____ Given records

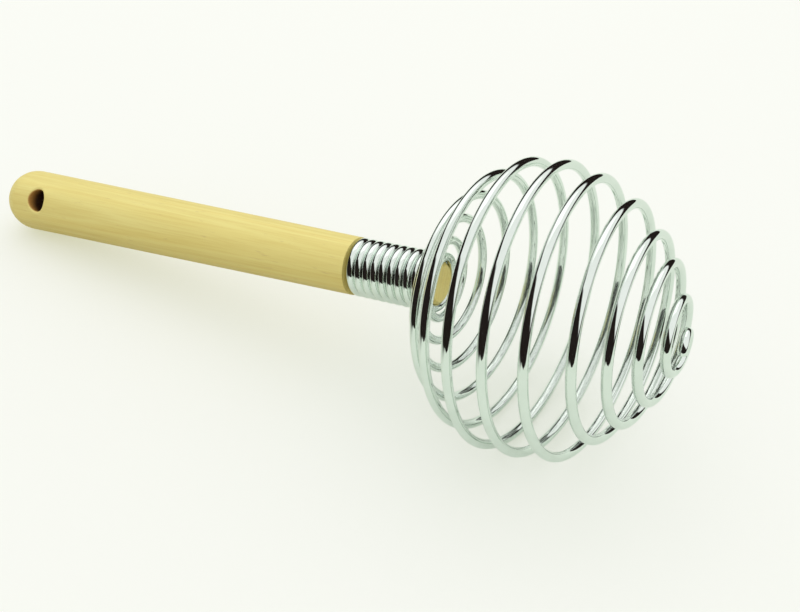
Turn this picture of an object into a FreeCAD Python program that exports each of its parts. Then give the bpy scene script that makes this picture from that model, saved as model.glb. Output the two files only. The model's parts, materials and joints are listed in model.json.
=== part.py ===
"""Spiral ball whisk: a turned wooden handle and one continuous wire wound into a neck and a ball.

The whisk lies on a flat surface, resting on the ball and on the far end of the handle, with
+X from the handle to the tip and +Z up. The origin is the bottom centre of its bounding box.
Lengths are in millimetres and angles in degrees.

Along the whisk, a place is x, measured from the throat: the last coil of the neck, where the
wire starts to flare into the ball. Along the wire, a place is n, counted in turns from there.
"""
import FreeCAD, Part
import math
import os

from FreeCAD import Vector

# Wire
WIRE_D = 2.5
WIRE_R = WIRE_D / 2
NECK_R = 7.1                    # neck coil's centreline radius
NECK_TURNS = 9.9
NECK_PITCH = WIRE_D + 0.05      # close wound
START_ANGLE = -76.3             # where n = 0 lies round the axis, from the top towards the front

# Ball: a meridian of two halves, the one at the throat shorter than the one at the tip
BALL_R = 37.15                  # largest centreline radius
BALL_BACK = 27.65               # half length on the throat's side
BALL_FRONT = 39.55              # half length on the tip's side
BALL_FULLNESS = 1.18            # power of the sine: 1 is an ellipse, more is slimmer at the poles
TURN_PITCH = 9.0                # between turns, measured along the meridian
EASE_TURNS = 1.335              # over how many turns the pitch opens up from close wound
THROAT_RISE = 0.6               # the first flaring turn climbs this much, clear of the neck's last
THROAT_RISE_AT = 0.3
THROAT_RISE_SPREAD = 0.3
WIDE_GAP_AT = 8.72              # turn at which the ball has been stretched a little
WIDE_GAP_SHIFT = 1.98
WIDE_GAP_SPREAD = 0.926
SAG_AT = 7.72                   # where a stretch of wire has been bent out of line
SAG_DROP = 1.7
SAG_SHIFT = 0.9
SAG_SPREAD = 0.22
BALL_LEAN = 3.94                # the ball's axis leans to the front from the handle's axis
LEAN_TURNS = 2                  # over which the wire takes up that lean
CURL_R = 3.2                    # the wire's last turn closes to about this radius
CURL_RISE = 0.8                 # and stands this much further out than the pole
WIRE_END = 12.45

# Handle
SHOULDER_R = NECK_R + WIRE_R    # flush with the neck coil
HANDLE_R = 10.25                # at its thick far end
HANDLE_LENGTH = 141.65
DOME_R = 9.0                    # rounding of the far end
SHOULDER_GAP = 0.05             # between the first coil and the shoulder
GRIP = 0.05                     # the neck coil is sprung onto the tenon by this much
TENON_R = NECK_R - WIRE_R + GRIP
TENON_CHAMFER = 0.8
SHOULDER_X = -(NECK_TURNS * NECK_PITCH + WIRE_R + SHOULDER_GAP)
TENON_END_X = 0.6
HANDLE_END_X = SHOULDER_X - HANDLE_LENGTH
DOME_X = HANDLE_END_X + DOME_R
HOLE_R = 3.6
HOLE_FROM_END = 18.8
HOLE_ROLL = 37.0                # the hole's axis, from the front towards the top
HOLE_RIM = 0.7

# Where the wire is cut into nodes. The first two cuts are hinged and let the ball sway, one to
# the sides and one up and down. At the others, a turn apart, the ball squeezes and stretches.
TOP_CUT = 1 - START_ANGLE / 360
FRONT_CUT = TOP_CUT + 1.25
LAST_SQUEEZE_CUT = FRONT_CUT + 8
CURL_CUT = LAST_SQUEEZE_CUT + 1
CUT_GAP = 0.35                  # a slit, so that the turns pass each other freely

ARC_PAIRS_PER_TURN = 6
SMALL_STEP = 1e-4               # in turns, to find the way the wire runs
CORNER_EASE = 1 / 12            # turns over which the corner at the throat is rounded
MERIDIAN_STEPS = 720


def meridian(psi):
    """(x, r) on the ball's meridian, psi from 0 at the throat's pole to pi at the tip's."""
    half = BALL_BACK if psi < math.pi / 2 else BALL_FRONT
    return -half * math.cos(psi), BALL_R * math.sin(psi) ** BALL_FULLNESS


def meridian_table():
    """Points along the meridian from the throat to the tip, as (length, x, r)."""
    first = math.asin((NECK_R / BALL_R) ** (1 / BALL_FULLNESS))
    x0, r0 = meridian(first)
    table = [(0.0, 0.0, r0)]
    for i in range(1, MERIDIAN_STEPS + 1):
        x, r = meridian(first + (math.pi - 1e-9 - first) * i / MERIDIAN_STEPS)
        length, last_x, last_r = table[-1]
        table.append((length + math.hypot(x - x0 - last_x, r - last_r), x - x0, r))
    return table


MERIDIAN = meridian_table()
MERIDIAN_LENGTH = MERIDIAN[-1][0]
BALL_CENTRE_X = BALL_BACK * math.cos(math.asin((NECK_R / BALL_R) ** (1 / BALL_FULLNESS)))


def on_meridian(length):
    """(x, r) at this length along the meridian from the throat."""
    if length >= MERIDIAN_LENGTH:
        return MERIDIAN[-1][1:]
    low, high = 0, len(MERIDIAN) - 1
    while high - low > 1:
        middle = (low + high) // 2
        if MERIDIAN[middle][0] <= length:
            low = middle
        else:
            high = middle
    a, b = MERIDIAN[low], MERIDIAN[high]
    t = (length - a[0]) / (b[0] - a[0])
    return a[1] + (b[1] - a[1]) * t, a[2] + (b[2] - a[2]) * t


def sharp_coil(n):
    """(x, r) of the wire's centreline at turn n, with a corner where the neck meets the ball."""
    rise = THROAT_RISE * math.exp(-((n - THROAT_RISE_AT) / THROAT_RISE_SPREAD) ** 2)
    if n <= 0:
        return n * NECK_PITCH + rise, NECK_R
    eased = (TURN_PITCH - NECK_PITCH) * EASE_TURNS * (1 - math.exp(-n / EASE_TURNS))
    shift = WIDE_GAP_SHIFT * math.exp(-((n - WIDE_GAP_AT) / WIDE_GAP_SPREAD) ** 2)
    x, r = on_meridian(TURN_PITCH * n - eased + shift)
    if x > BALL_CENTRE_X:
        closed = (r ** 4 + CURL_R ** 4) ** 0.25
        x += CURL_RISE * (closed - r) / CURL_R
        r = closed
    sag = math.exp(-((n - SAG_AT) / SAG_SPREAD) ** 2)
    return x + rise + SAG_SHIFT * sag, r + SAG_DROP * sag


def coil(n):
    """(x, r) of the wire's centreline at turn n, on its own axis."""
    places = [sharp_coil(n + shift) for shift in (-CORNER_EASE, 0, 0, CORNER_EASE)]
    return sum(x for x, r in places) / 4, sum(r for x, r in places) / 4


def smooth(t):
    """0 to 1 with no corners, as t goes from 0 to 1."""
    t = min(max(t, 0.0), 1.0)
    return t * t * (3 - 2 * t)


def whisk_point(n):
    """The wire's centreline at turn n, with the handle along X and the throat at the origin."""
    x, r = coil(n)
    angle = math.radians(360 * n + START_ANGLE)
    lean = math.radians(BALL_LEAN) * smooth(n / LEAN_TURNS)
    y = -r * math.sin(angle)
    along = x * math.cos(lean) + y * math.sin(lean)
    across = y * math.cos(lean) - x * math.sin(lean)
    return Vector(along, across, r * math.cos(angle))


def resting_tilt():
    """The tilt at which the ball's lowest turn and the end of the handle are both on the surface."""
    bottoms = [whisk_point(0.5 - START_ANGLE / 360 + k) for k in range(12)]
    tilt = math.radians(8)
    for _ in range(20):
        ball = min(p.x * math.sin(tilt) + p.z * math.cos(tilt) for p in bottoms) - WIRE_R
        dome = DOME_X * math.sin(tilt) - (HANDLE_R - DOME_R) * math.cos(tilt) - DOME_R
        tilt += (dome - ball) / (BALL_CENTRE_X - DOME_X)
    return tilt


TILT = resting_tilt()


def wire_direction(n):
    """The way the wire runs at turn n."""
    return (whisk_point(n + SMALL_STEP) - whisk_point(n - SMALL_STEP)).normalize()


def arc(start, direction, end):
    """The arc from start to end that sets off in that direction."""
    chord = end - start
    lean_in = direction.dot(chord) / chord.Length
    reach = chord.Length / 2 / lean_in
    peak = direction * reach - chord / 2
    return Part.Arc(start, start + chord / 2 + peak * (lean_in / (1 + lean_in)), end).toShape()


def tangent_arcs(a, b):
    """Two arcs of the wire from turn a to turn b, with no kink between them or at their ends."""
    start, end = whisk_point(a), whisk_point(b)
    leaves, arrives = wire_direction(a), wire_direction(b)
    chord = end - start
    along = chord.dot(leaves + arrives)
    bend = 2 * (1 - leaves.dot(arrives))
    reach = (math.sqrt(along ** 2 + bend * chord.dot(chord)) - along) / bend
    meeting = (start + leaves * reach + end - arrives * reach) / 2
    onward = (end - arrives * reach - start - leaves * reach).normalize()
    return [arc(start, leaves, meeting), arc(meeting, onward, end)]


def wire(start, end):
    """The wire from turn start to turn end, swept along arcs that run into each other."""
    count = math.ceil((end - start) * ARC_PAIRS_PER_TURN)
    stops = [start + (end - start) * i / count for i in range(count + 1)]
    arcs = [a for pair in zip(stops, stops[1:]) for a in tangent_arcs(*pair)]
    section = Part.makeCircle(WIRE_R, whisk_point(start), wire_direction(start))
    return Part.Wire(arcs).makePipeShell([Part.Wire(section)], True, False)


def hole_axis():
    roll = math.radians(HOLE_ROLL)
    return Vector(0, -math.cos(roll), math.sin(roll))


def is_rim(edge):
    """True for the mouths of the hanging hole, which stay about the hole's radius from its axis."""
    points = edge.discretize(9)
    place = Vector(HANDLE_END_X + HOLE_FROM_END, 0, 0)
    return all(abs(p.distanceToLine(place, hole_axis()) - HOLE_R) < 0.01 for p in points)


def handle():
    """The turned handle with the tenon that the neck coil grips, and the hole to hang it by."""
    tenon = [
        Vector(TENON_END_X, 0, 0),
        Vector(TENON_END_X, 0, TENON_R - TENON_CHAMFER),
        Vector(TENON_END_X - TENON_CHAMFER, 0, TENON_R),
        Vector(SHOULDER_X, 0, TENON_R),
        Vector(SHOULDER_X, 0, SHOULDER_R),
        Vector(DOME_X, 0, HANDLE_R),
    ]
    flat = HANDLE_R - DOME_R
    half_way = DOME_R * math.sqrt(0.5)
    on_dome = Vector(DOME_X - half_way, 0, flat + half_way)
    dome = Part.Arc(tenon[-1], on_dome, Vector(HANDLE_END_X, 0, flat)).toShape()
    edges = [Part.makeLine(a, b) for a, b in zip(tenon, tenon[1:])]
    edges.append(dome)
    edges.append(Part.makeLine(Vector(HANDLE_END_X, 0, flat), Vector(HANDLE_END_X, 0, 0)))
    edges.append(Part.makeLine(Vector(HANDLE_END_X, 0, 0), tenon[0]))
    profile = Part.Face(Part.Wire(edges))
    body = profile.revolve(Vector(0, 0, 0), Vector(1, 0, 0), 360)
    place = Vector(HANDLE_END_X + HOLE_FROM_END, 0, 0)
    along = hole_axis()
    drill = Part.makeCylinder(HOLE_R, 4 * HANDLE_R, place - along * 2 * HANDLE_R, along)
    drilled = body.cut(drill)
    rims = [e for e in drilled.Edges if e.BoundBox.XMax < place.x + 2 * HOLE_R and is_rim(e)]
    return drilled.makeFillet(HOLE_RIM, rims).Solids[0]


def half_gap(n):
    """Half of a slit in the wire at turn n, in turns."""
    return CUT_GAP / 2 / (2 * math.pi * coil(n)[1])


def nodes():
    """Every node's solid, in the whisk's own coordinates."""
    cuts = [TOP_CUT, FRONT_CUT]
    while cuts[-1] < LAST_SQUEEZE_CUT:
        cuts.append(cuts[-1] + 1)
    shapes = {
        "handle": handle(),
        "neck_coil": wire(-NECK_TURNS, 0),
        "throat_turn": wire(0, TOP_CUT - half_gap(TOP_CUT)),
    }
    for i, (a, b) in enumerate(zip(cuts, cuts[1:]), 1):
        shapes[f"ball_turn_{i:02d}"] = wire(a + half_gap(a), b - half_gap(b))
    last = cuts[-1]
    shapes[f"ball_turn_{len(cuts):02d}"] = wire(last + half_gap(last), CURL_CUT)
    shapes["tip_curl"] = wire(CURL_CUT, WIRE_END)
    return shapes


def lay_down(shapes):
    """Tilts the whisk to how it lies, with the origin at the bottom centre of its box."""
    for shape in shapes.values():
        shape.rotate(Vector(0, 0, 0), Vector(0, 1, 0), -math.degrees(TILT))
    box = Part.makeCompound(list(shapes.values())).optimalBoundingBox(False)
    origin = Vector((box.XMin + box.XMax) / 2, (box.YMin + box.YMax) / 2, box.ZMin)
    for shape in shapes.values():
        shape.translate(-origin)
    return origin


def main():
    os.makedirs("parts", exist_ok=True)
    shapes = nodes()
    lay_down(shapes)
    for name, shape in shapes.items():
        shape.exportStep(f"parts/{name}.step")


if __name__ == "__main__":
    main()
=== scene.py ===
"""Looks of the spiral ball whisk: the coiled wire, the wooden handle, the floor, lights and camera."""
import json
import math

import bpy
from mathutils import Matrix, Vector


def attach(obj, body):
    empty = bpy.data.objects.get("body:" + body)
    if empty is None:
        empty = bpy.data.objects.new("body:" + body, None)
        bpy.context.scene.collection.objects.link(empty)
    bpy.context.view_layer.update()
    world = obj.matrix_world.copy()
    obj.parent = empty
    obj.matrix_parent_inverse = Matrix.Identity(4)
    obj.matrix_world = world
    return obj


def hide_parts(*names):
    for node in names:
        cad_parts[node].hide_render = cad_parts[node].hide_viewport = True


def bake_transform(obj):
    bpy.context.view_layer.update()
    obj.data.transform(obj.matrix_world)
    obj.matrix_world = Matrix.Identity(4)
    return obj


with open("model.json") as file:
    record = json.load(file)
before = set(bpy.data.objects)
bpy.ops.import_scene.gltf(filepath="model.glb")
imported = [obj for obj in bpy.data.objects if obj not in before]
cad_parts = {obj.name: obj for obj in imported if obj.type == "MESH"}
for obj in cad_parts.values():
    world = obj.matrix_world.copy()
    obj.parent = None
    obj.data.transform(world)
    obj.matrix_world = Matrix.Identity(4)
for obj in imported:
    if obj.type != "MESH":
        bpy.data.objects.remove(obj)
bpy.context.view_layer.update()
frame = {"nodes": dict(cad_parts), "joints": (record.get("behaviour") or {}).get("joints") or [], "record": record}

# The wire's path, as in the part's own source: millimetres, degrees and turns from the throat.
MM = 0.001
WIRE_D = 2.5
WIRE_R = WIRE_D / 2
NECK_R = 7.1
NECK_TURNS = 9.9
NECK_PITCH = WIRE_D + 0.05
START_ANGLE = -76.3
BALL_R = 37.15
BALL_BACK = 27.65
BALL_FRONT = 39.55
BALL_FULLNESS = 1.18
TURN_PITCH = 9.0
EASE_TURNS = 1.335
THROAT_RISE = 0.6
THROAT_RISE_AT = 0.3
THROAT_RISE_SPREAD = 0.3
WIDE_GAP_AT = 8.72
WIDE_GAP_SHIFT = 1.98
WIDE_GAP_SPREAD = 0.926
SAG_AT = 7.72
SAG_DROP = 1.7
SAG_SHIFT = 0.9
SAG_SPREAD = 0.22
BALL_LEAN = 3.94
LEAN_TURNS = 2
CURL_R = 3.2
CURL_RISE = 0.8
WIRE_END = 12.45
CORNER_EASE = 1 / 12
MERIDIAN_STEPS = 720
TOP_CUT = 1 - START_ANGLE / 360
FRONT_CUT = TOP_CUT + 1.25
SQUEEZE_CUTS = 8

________
____ Given records

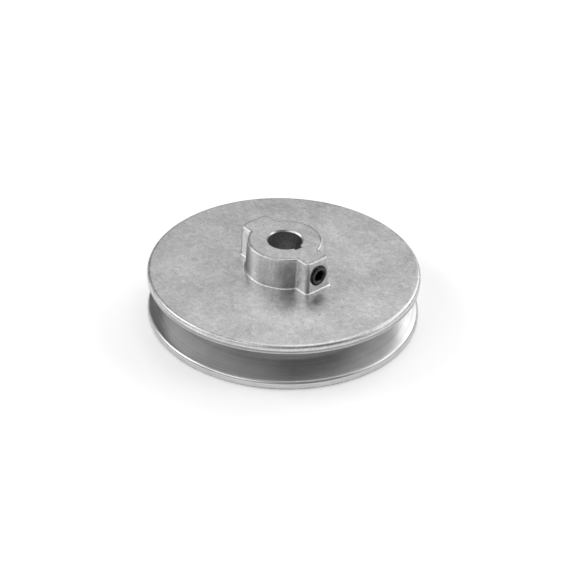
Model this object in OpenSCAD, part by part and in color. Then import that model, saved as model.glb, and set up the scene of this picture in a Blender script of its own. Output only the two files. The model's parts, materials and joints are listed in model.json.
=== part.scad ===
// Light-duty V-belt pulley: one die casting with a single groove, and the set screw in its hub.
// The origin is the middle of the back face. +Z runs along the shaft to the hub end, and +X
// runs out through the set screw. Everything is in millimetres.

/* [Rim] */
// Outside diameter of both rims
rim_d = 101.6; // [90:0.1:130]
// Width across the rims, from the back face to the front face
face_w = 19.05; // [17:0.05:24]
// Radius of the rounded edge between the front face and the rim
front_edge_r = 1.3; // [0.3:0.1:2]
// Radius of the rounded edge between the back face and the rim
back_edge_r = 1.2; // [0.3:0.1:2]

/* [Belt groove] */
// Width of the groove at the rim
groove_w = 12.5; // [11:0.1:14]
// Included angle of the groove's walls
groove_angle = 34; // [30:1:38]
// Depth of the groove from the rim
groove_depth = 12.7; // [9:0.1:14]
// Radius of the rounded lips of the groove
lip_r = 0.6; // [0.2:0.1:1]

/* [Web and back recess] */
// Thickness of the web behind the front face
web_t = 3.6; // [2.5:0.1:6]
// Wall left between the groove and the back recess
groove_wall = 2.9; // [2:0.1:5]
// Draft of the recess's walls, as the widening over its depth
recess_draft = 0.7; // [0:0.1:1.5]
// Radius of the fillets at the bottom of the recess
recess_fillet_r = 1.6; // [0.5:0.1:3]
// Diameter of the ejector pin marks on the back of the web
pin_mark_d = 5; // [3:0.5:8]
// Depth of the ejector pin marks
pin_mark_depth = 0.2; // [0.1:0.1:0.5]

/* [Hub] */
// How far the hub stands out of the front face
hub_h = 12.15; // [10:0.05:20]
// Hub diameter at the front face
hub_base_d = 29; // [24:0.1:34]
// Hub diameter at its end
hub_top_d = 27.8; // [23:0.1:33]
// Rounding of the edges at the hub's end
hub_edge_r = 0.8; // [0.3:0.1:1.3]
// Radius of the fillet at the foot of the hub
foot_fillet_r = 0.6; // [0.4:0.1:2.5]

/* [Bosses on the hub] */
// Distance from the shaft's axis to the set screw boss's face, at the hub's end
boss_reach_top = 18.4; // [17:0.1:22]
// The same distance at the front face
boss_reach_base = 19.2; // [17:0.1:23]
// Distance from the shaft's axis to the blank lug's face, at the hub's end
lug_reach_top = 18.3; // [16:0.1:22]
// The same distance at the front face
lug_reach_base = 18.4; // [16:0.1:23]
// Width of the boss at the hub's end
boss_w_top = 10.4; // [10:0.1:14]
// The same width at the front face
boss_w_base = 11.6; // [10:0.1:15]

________

▶ Exercise goal: Exactly reproduce the stretch from the line with "return origin" through the line with "for node in", including both ends and nothing else.

▶ Solution for this problem:
    return origin


def main():
    os.makedirs("parts", exist_ok=True)
    shapes = nodes()
    lay_down(shapes)
    for name, shape in shapes.items():
        shape.exportStep(f"parts/{name}.step")


if __name__ == "__main__":
    main()
=== scene.py ===
"""Looks of the spiral ball whisk: the coiled wire, the wooden handle, the floor, lights and camera."""
import json
import math

import bpy
from mathutils import Matrix, Vector


def attach(obj, body):
    empty = bpy.data.objects.get("body:" + body)
    if empty is None:
        empty = bpy.data.objects.new("body:" + body, None)
        bpy.context.scene.collection.objects.link(empty)
    bpy.context.view_layer.update()
    world = obj.matrix_world.copy()
    obj.parent = empty
    obj.matrix_parent_inverse = Matrix.Identity(4)
    obj.matrix_world = world
    return obj


def hide_parts(*names):
    for node in names:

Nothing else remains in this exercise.